═══ GIVEN DATA ═══

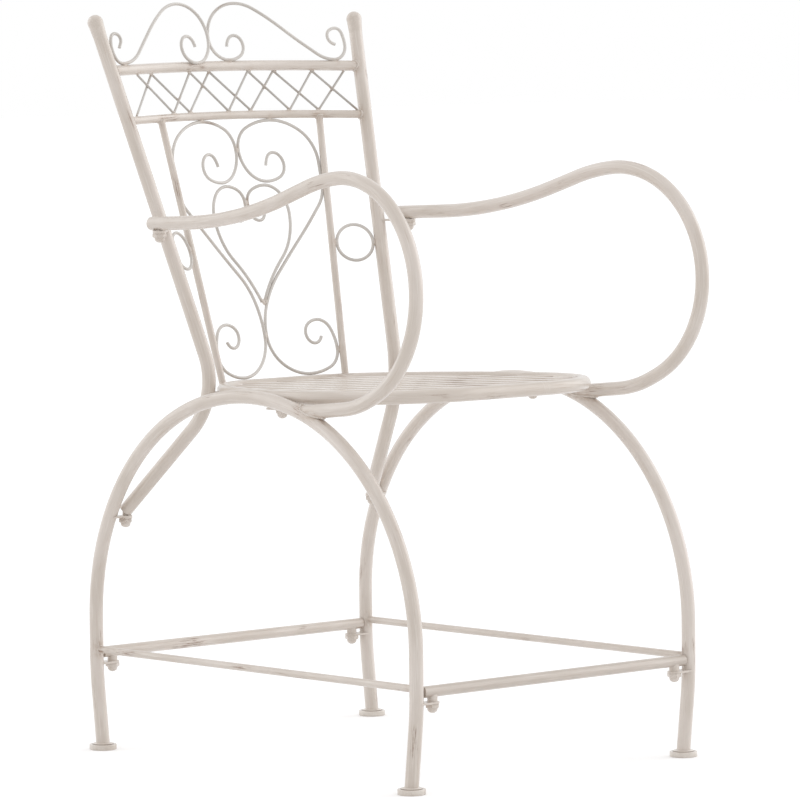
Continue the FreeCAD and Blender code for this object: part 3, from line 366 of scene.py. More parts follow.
# Back posts
# The same 18 mm tube, bent once beside the seat's rear corner. Above the bend it leans back and
# out, below it runs down and back to its bolt at the rear leg.
POST_END = Vector((217.9, 273.94, 316.12))
POST_BEND = Vector((157.97, 152.16, 467.12))
POST_TOP = Vector((226.19, 308.5, 948.28))
POST_BEND_RADIUS, TUBE_STEP = 100.0, 14.0


def bend_through(corners, radius):
    """Centre line in mm that runs from corner to corner and turns each one on a radius."""
    line = [corners[0]]
    for before, corner, after in zip(corners, corners[1:], corners[2:]):
        into, out = (before - corner).normalized(), (after - corner).normalized()
        half = into.angle(out) / 2
        hub = corner + (into + out).normalized() * (radius / math.sin(half))
        start = (corner + into * (radius / math.tan(half)) - hub).normalized()
        end = (corner + out * (radius / math.tan(half)) - hub).normalized()
        pieces = max(3, math.ceil(start.angle(end) * radius / CURVE_STEP))
        line += [hub + start.slerp(end, part / pieces) * radius for part in range(pieces + 1)]
    return line + [corners[-1]]


def mirrored(point, side):
    return Vector((side * point[0], point[1], point[2]))


def evened(line, gap):
    """The same centre line with its long runs split to steps of about a gap."""
    whole = [line[0]]
    for start, end in zip(line, line[1:]):
        pieces = max(1, round((end - start).length / gap))
        whole += [start.lerp(end, part / pieces) for part in range(1, pieces + 1)]
    return whole


post_rise = (POST_TOP - POST_BEND).normalized()
for name, side in SIDES:
    corners = [mirrored(point, side) for point in (POST_END, POST_BEND, POST_TOP)]
    line = evened(bend_through(corners, POST_BEND_RADIUS), TUBE_STEP)
    stand_for(round_bar(f"{name}_post_tube", line, TUBE, tube_paint), f"{name}_back_post")


def post_at(height):
    """Point on the right post's upper part at a height."""
    return POST_BEND + post_rise * ((height - POST_BEND.z) / post_rise.z)


# Finials
# A forged steel ball 21 mm across is welded on the open top of each post. Weld and paint fill
# its neck, so that it flares out of the tube over the last 14 mm.
FINIAL_DIA, FINIAL_SEAT, FINIAL_NECK, FINIAL_FLARE = 21.0, 14.0, 10.2, 14.0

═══

» TASK DIRECTIONS
Set down each line of the material verbatim, from the first line through the line that contains "POST_BEND_RADIUS, TUBE_STEP = 100.0, 14.0".

» OUTPUT OF THE TASK
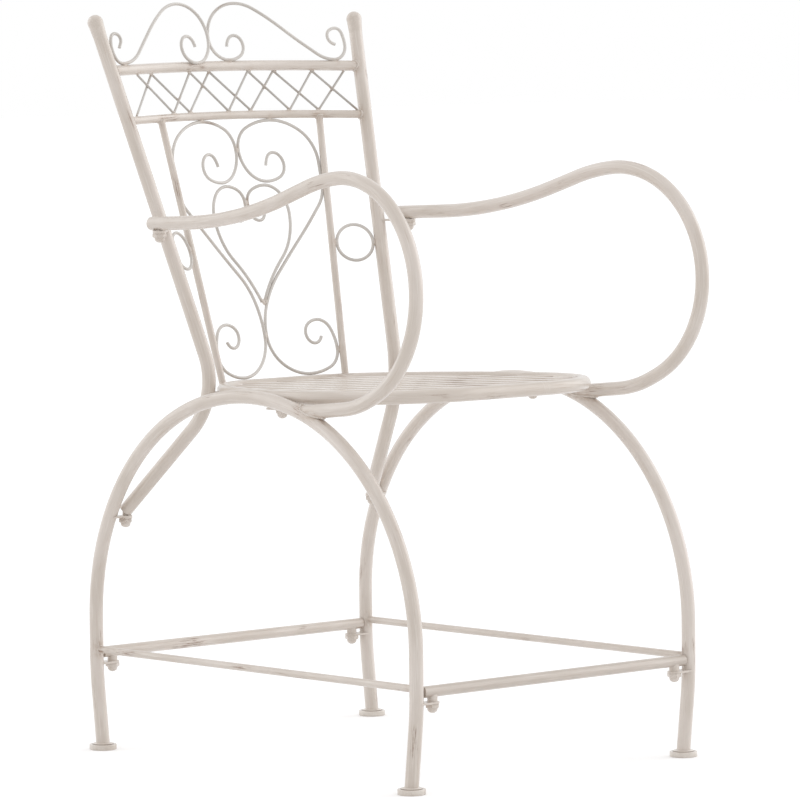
Continue the FreeCAD and Blender code for this object: part 3, from line 366 of scene.py. More parts follow.
# Back posts
# The same 18 mm tube, bent once beside the seat's rear corner. Above the bend it leans back and
# out, below it runs down and back to its bolt at the rear leg.
POST_END = Vector((217.9, 273.94, 316.12))
POST_BEND = Vector((157.97, 152.16, 467.12))
POST_TOP = Vector((226.19, 308.5, 948.28))
POST_BEND_RADIUS, TUBE_STEP = 100.0, 14.0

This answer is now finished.